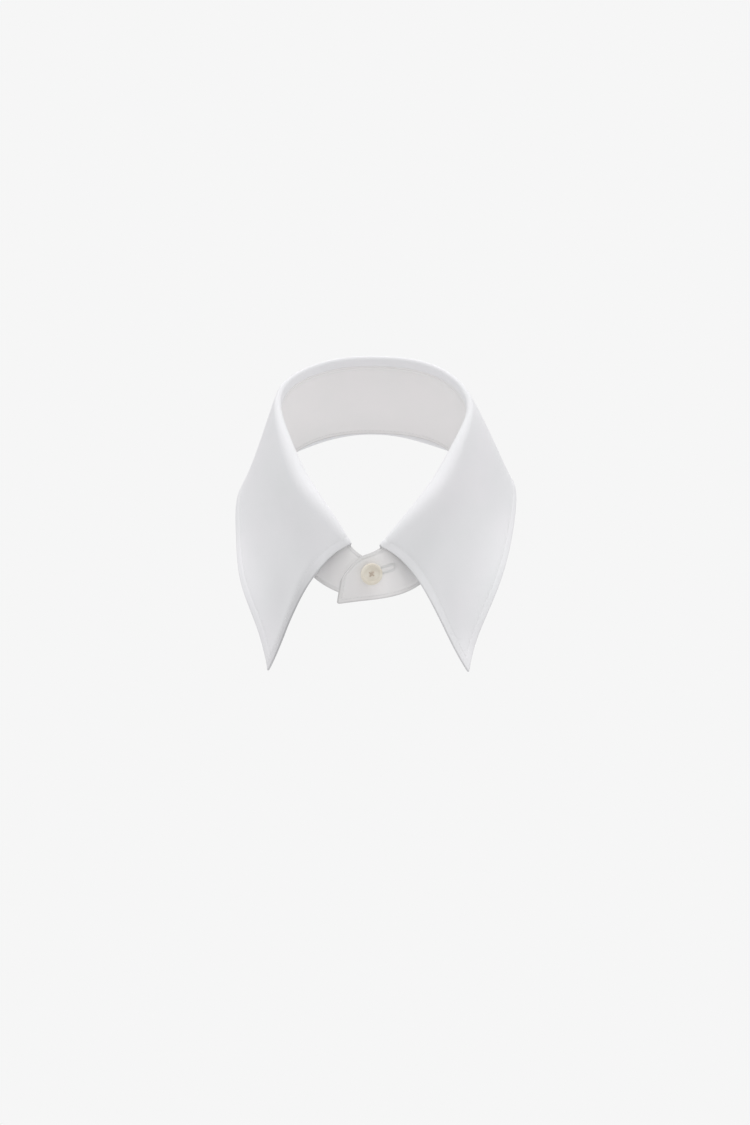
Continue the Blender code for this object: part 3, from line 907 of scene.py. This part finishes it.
def makeButtonThread(material):
    # crossed strands on the face, down through the holes, a wound shank and stitches behind
    s = threadSettings
    seat, tangent, up, out = buttonSeat()
    tabHalf = buttonSettings["tabHalf"]
    back = tabHalf + buttonSettings["lift"]
    face = back + buttonSettings["dish"] * buttonSettings["thickness"]
    hole = buttonSettings["holePitch"] / 2

    def strands(courses, radius, facing):
        # a tube on a smooth path through each course's corners, in the seat's own axes
        paths = np.stack([smoothPath(course, s["steps"]) for course in courses])
        paths = seat + paths[..., :1] * tangent + paths[..., 1:2] * up + paths[..., 2:] * out
        return tubes(paths, np.full(paths.shape[:2], radius), np.broadcast_to(facing, paths.shape))

    crossed = []
    for turn, lift in zip((1, -1), s["crossLifts"]):
        # half a strand: its reach in holes, its share of the sideways shift, and its height
        half = [(0.35, 0.5, back - 0.5), (1.0, 0.6, back + 0.3), (1 - 0.1 / hole, 1.0, face - 0.15),
                (0.72, 1.0, face + lift * 0.9), (0.0, 1.0, face + lift)]
        whole = half + [(-reach, shifted, height) for reach, shifted, height in half[-2::-1]]
        for shift in s["crossShifts"]:
            sideX, sideY = -turn * shift / math.sqrt(2), shift / math.sqrt(2)
            crossed.append([(hole * reach + sideX * shifted, hole * turn * reach + sideY * shifted,
                             height) for reach, shifted, height in whole])
    # the shank: four straight cords in the buttonhole, with a thread wound round them in front
    deep = -depthBehind(seat, out)
    cords = [[(x, y, deep), (x, y, deep / 2), (x, y, 0.2), (x * 1.3, y * 1.3, back - 0.1)]
             for x, y in ((0.2, 0.2), (-0.2, 0.2), (-0.2, -0.2), (0.2, -0.2))]
    turns = np.linspace(0, 2 * math.pi * s["coilTurns"], s["coilSteps"])[:, None]
    rise = np.linspace(tabHalf + 0.1, back - 0.18, s["coilSteps"])[:, None]
    wound = seat + s["coilRadius"] * (np.cos(turns) * tangent + np.sin(turns) * up) + rise * out
    # small crossed stitches on the inner face of the under tab
    inner = deep - bandSettings["wall"] / 2 - 0.05
    ties = [[(1.2, 1.2 * turn + shift, inner + 0.5), (0.9, 0.9 * turn + shift, inner),
             (0.0, shift, inner - 0.1), (-0.9, -0.9 * turn + shift, inner),
             (-1.2, -1.2 * turn + shift, inner + 0.5)]
            for turn in (1, -1) for shift in s["tieShifts"]]
    shapes = [
        strands(crossed, s["strand"], out),
        strands(cords, s["cord"], up),
        tubes(wound[None], np.full((1, s["coilSteps"]), s["winding"]),
              np.broadcast_to(out, (1, s["coilSteps"], 3))),
        strands(ties, s["strand"], out),
    ]
    mesh = meshFrom("buttonThread", *joined(shapes))
    newPiece("buttonThread", mesh, material, ("button_thread",))
    print("button thread faces", len(mesh.polygons))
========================
_Task_. Print out the whole listing exactly as it appears.

_Exercise result_.
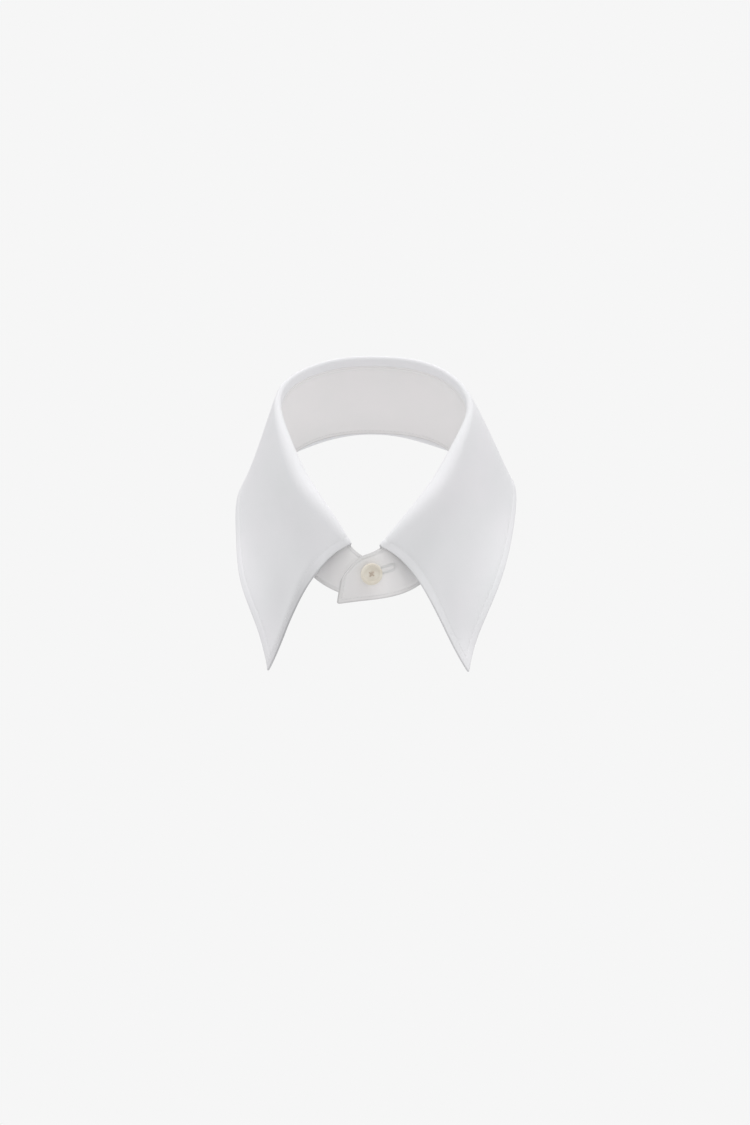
Continue the Blender code for this object: part 3, from line 907 of scene.py. This part finishes it.
def makeButtonThread(material):
    # crossed strands on the face, down through the holes, a wound shank and stitches behind
    s = threadSettings
    seat, tangent, up, out = buttonSeat()
    tabHalf = buttonSettings["tabHalf"]
    back = tabHalf + buttonSettings["lift"]
    face = back + buttonSettings["dish"] * buttonSettings["thickness"]
    hole = buttonSettings["holePitch"] / 2

    def strands(courses, radius, facing):
        # a tube on a smooth path through each course's corners, in the seat's own axes
        paths = np.stack([smoothPath(course, s["steps"]) for course in courses])
        paths = seat + paths[..., :1] * tangent + paths[..., 1:2] * up + paths[..., 2:] * out
        return tubes(paths, np.full(paths.shape[:2], radius), np.broadcast_to(facing, paths.shape))

    crossed = []
    for turn, lift in zip((1, -1), s["crossLifts"]):
        # half a strand: its reach in holes, its share of the sideways shift, and its height
        half = [(0.35, 0.5, back - 0.5), (1.0, 0.6, back + 0.3), (1 - 0.1 / hole, 1.0, face - 0.15),
                (0.72, 1.0, face + lift * 0.9), (0.0, 1.0, face + lift)]
        whole = half + [(-reach, shifted, height) for reach, shifted, height in half[-2::-1]]
        for shift in s["crossShifts"]:
            sideX, sideY = -turn * shift / math.sqrt(2), shift / math.sqrt(2)
            crossed.append([(hole * reach + sideX * shifted, hole * turn * reach + sideY * shifted,
                             height) for reach, shifted, height in whole])
    # the shank: four straight cords in the buttonhole, with a thread wound round them in front
    deep = -depthBehind(seat, out)
    cords = [[(x, y, deep), (x, y, deep / 2), (x, y, 0.2), (x * 1.3, y * 1.3, back - 0.1)]
             for x, y in ((0.2, 0.2), (-0.2, 0.2), (-0.2, -0.2), (0.2, -0.2))]
    turns = np.linspace(0, 2 * math.pi * s["coilTurns"], s["coilSteps"])[:, None]
    rise = np.linspace(tabHalf + 0.1, back - 0.18, s["coilSteps"])[:, None]
    wound = seat + s["coilRadius"] * (np.cos(turns) * tangent + np.sin(turns) * up) + rise * out
    # small crossed stitches on the inner face of the under tab
    inner = deep - bandSettings["wall"] / 2 - 0.05
    ties = [[(1.2, 1.2 * turn + shift, inner + 0.5), (0.9, 0.9 * turn + shift, inner),
             (0.0, shift, inner - 0.1), (-0.9, -0.9 * turn + shift, inner),
             (-1.2, -1.2 * turn + shift, inner + 0.5)]
            for turn in (1, -1) for shift in s["tieShifts"]]
    shapes = [
        strands(crossed, s["strand"], out),
        strands(cords, s["cord"], up),
        tubes(wound[None], np.full((1, s["coilSteps"]), s["winding"]),
              np.broadcast_to(out, (1, s["coilSteps"], 3))),
        strands(ties, s["strand"], out),
    ]
    mesh = meshFrom("buttonThread", *joined(shapes))
    newPiece("buttonThread", mesh, material, ("button_thread",))
    print("button thread faces", len(mesh.polygons))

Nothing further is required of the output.